Given data:
>>>>>

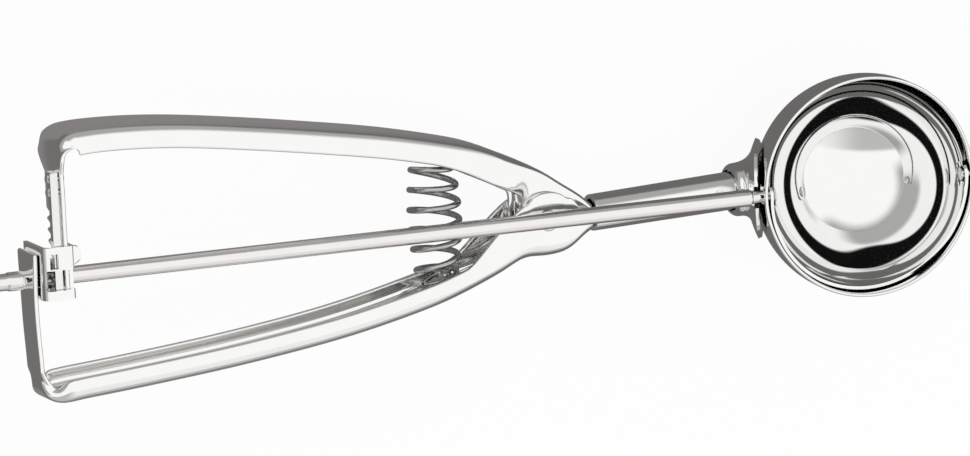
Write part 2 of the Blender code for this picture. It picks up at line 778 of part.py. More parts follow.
def make_gear_bracket(group, cutters, frame):
    """Make the bent bracket that covers the rack and holds the rod beside it."""
    spot = RACK_PLACE
    roof_low = spot.back + RUNNING_GAP
    roof = roof_low + BRACKET_SHEET
    rear, front = spot.rear_plate, spot.front_inner + BRACKET_SHEET
    bottom, top = -BRACKET_BOTTOM - HINGE_OFFSET, BRACKET_TOP - HINGE_OFFSET
    corner = 1.5 * BRACKET_SHEET

    def profile():
        points = [(rear, -BRACKET_FLOOR)]
        for middle_x, start in ((rear + corner, math.pi), (front - corner, math.pi / 2)):
            for step in range(5):
                angle = start - math.pi / 2 * step / 4
                points.append((middle_x + corner * math.cos(angle), roof - corner + corner * math.sin(angle)))
        points.append((front, -BRACKET_FLOOR))
        return points

    def build(shape):
        rows = []
        for y in (bottom, top):
            rows.append([shape.verts.new((x, y, z)) for x, z in profile()])
        for i in range(len(rows[0]) - 1):
            shape.faces.new((rows[0][i], rows[0][i + 1], rows[1][i + 1], rows[1][i]))

    thing = mesh_object("gear_bracket", build, group, frame)
    shell = thing.modifiers.new("sheet", "SOLIDIFY")
    shell.thickness = BRACKET_SHEET
    shell.offset = -1.0
    shell.use_even_offset = True
    window_rear = spot.rear_inner - WINDOW_BITE
    window_front = front + SHEET
    low, high = -WINDOW_BOTTOM - HINGE_OFFSET, WINDOW_TOP - HINGE_OFFSET
    under, over = roof - 2 * BRACKET_SHEET, roof + CUT_PAST
    window = cutter(
        "pinion_window",
        lambda s: add_box(s, (window_rear, low, under), (window_front, high, over)),
        cutters,
        frame,
    )
    combine(thing, window, "DIFFERENCE")
    slot_high = SLOT_TOP - HINGE_OFFSET
    slot = cutter(
        "rack_slot",
        lambda s: add_box(
            s,
            (window_rear + WINDOW_BITE / 2, high + SLOT_STEP, under),
            (window_rear + WINDOW_BITE / 2 + SLOT_WIDTH, slot_high, over),
        ),
        cutters,
        frame,
    )
    combine(thing, slot, "DIFFERENCE")
    rod_hole(thing, "bracket_rod_hole", RUNNING_GAP, -DRILL_PAST, 3 * DRILL_PAST, cutters)
    return thing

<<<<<

Task to carry out: Each line of the listing above should be output exactly.

Answer to this task:
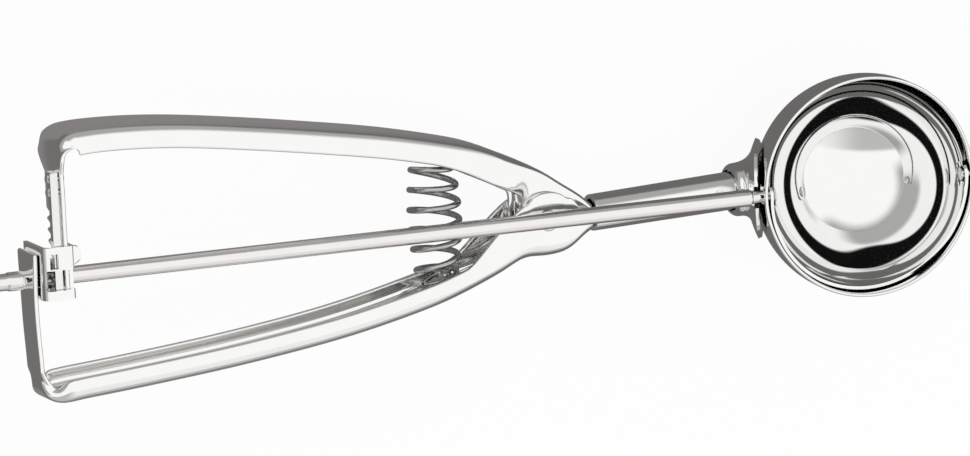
Write part 2 of the Blender code for this picture. It picks up at line 778 of part.py. More parts follow.
def make_gear_bracket(group, cutters, frame):
    """Make the bent bracket that covers the rack and holds the rod beside it."""
    spot = RACK_PLACE
    roof_low = spot.back + RUNNING_GAP
    roof = roof_low + BRACKET_SHEET
    rear, front = spot.rear_plate, spot.front_inner + BRACKET_SHEET
    bottom, top = -BRACKET_BOTTOM - HINGE_OFFSET, BRACKET_TOP - HINGE_OFFSET
    corner = 1.5 * BRACKET_SHEET

    def profile():
        points = [(rear, -BRACKET_FLOOR)]
        for middle_x, start in ((rear + corner, math.pi), (front - corner, math.pi / 2)):
            for step in range(5):
                angle = start - math.pi / 2 * step / 4
                points.append((middle_x + corner * math.cos(angle), roof - corner + corner * math.sin(angle)))
        points.append((front, -BRACKET_FLOOR))
        return points

    def build(shape):
        rows = []
        for y in (bottom, top):
            rows.append([shape.verts.new((x, y, z)) for x, z in profile()])
        for i in range(len(rows[0]) - 1):
            shape.faces.new((rows[0][i], rows[0][i + 1], rows[1][i + 1], rows[1][i]))

    thing = mesh_object("gear_bracket", build, group, frame)
    shell = thing.modifiers.new("sheet", "SOLIDIFY")
    shell.thickness = BRACKET_SHEET
    shell.offset = -1.0
    shell.use_even_offset = True
    window_rear = spot.rear_inner - WINDOW_BITE
    window_front = front + SHEET
    low, high = -WINDOW_BOTTOM - HINGE_OFFSET, WINDOW_TOP - HINGE_OFFSET
    under, over = roof - 2 * BRACKET_SHEET, roof + CUT_PAST
    window = cutter(
        "pinion_window",
        lambda s: add_box(s, (window_rear, low, under), (window_front, high, over)),
        cutters,
        frame,
    )
    combine(thing, window, "DIFFERENCE")
    slot_high = SLOT_TOP - HINGE_OFFSET
    slot = cutter(
        "rack_slot",
        lambda s: add_box(
            s,
            (window_rear + WINDOW_BITE / 2, high + SLOT_STEP, under),
            (window_rear + WINDOW_BITE / 2 + SLOT_WIDTH, slot_high, over),
        ),
        cutters,
        frame,
    )
    combine(thing, slot, "DIFFERENCE")
    rod_hole(thing, "bracket_rod_hole", RUNNING_GAP, -DRILL_PAST, 3 * DRILL_PAST, cutters)
    return thing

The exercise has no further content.